Organic Matter – The Mistakes Of Modern Technology

Modern technology has its uses and cannot be broadly condemned, but there have been many mistakes. The dramatic turnaround from scarcity to plenty over the past century has been achieved at the expense of a massive and ever-increasing input of chemicals and with little thought for tomorrow.

Where corn has proven more profitable than cows, the practice of replacing organic matter on the land has died out. The result is that soils are becoming lifeless and, in many instances, simply disappearing into the sea. Larger agricultural machines have demanded larger fields and, as a result, trees and shrubbery have disappeared taking their dependent wildlife with them.

Plants need a certain level of nutrients for healthy growth so, in order to maintain these levels, more and more chemical fertilizers are poured on to the land year after year, filling the plants we eat with alien chemicals and polluting our waterways.

The traditional practice of mixing and rotating crops has been abandoned for short-term profit with the result that pests and diseases build up to uncontrollable proportions. Killing them with poison sprays becomes essential and, as resistant strains of both pests and diseases develop, more powerful chemicals have to be used. It is this aspect that is most troubling to us, the consumers of food produced in this way.
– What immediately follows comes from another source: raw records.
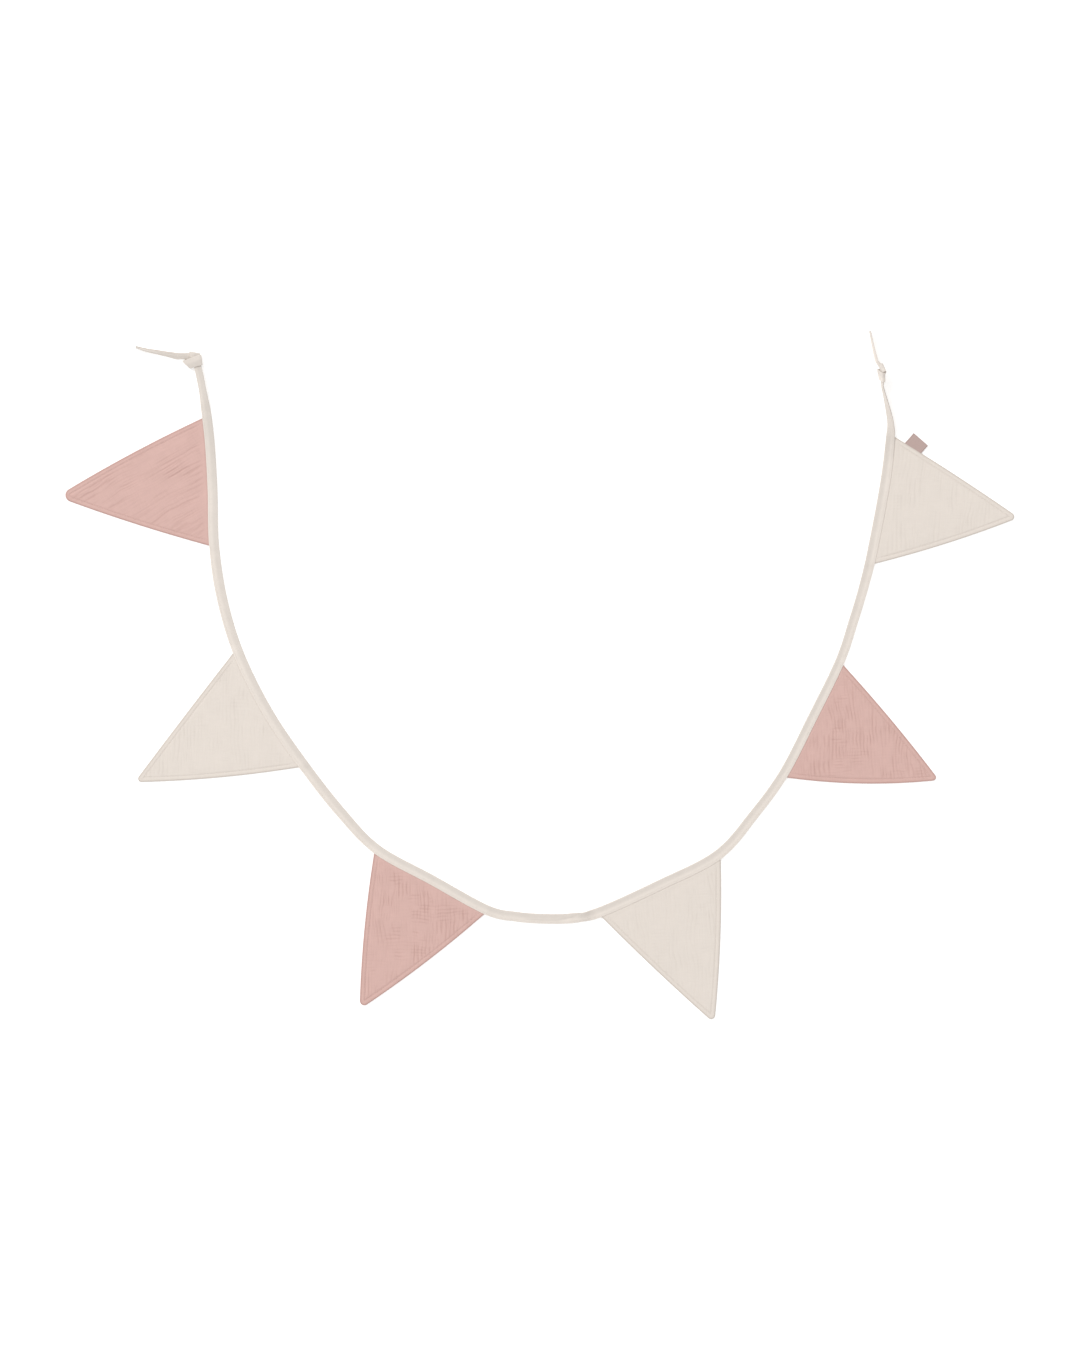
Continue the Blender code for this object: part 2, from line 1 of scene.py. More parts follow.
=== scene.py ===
# %% [markdown]
# # A muslin bunting, laid out in a U
#
# The real thing is six small pennants of crinkled double gauze, dusty pink and cream by turns,
# their raw top edges bound in one long folded cotton tape. The tape is knotted near both ends.
# This lesson dresses the plain solids of that bunting: each piece of cloth gets its own fine mesh,
# so that turned edges, crinkles and stitches are shape and not only a painted bump.
#
# The first cell loads the solids as a fixed frame.

import math
from collections import namedtuple

import bpy
import numpy as np
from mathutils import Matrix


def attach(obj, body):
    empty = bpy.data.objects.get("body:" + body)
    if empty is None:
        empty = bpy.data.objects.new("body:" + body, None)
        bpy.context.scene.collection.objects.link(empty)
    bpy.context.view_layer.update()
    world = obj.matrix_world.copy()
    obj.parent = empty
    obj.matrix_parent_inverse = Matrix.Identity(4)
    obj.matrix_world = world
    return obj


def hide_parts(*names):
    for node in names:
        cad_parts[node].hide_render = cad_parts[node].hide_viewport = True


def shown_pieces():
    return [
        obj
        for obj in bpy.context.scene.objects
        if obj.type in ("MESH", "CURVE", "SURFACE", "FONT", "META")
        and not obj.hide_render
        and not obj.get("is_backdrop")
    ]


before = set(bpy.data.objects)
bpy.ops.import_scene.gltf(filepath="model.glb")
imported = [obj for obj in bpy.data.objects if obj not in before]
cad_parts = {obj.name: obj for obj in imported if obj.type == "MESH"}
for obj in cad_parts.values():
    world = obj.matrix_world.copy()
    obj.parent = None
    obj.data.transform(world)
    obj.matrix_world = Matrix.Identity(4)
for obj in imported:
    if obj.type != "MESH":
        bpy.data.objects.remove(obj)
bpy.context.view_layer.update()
MM = 0.001
print("solids:", ", ".join(sorted(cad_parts)))

# %% [markdown]
# ## Camera
#
# The bunting was photographed from straight above with a long lens, so nothing narrows with
# distance. The picture is 1080 by 1350 and each of its pixels covers 1.35 mm of the table, which
# fixes the lens once a height is chosen. The camera looks straight down with +Y at the top.

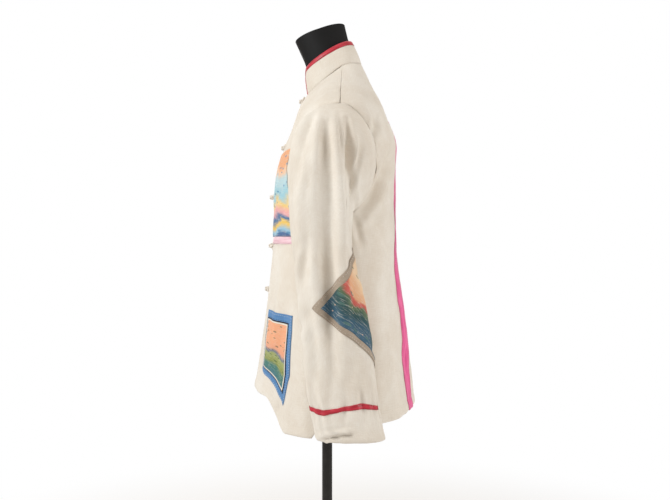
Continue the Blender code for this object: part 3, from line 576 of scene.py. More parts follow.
def shell(name, points, normals, outer, inner, finish, closed=False, maps=None):
    # A wall between two offsets from a grid. Each offset is a number or one for each point.
    rows, columns = points.shape[:2]
    layers = []
    for offset in (outer, inner):
        offset = np.broadcast_to(offset, (rows, columns))[..., None]
        layers.append((points + normals * offset).reshape(-1, 3))
    if maps is None:
        maps = np.stack([lengthsAlong(points, 1), lengthsAlong(points, 0)], axis=2)
    count = rows * columns
    last = columns if closed else columns - 1
    faces = []
    for j in range(rows - 1):
        for k in range(last):
            a, b = j * columns + k, j * columns + (k + 1) % columns
            faces.append((a, b, b + columns, a + columns))
            faces.append((count + a + columns, count + b + columns, count + b, count + a))
    for j in (0, rows - 1):
        for k in range(last):
            a, b = j * columns + k, j * columns + (k + 1) % columns
            faces.append((a, b, b + count, a + count))
    if not closed:
        for k in (0, columns - 1):
            for j in range(rows - 1):
                a, b = j * columns + k, (j + 1) * columns + k
                faces.append((a, b, b + count, a + count))
    flat = maps.reshape(-1, 2)
    return meshFrom(name, np.concatenate(layers), faces, np.concatenate([flat, flat]), finish)


def tube(paths, radius, sides, closed=False):
    # Points and faces of round tubes along paths, with rounded ends where they're open.
    points, faces, maps = [], [], []
    for path in paths:
        path = np.array(path, float)
        count = len(path)
        if closed:
            along = np.roll(path, -1, axis=0) - np.roll(path, 1, axis=0)
        else:
            along = np.gradient(path, axis=0)
        along /= np.maximum(np.linalg.norm(along, axis=1, keepdims=True), 1e-12)
        side = np.cross(along[0], (0.31, 0.22, 0.92))
        start = len(points)
        travelled = 0.0
        for i in range(count):
            side = side - along[i] * side.dot(along[i])
            side /= np.linalg.norm(side)
            other = np.cross(along[i], side)
            if i:
                travelled += np.linalg.norm(path[i] - path[i - 1])
            width = radius
            if not closed and i in (0, count - 1):
                width = radius * 0.55
            for k in range(sides):
                angle = math.tau * k / sides
                points.append(path[i] + (side * math.cos(angle) + other * math.sin(angle)) * width)
                maps.append((travelled, radius * angle))
        last = count if closed else count - 1
        for i in range(last):
            for k in range(sides):
                a, b = start + i * sides + k, start + i * sides + (k + 1) % sides
                after = start + ((i + 1) % count) * sides
                faces.append((a, b, after + (k + 1) % sides, after + k))
        if not closed:
            faces.append(tuple(start + k for k in reversed(range(sides))))
            faces.append(tuple(start + (count - 1) * sides + k for k in range(sides)))
    return points, faces, maps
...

Every year, some chemical previously thought to have been safe is banned somewhere in the world. One of the early cases was the insecticide DDT. There is no doubt that it saved many thousands of lives by killing malaria-carrying mosquitoes, but it was also found to build up in the bodies of animals and birds, causing untold losses of wildlife; it was banned in most Western countries before it caused any deaths in humans. This was followed by the soil insecticide dieldrin, the selective weedkiller loxynil, suspected of causing birth defects, and, in most Western countries, the herbicide, trichlorophenoxy-acetic acid, or 2,4,5-T, which has been linked with cancer. Not only have these chemicals been shown to cause untold damage to wildlife, but some have also been found in alarming quantities in food, even after processing and cooking.

WHAT IS THE SOLUTION?


For anyone with a garden, the solution seems simple: grow your own produce. But the chemical industry is big business, so gardeners have, over the years, been persuaded that they too can “benefit” from research carried out by the commercial growers and farmers. After all, what is good for the professional must be good for amateurs—but nothing is further from the truth.

While we can certainly benefit in some ways from research, there is absolutely no need for the home gardener to follow commercial practices blindly. Remember the professional grows on a large scale for profit, while we do so on a small scale for pleasure. He needs all his harvest to be ready at the same time, while we want to stagger it. What’s more, there is no need to sacrifice anything in terms of yield and quality. Let me give you an example.

If a farmer has 20 acres of cabbages, he can almost certainly expect an attack of cabbage white butterfly; no self-respecting butterfly could miss such an opportunity. So, to avoid the hungry caterpillars devouring the entire crop, the farmer may have no alternative but to spray. The gardener, on the other hand, has perhaps only ten or a dozen plants. And, if he is an organic gardener, they’ll be interplanted with other crops and so effectively camouflaged from the butterflies, who recognize them by sight and perhaps smell. The chances are the cabbages will be missed altogether but, if a butterfly does see them and lay her eggs, there is still no need to reach for a spray. All you need to do is walk down the row occasionally, pick off the offending caterpillars, and drop them into a jar of paraffin. You will get one hundred percent control and it will cost you nothing. What’s more, your cabbages will be perfectly clean and healthy. Even better, if you grow the right kind of plants in the ornamental borders and among the vegetables, the birds and the ground beetles will do the job for you.

The same philosophy applies to fertilizers. In a natural soil there are millions of microorganisms munching away on our behalf, producing the nutrients that plants need for healthy growth. Look after them by feeding the soil (rather than applying chemical fertilizers to feed the plants) and they’ll repay you a thousandfold. They’ll not thank you for a daily dose of paraquat.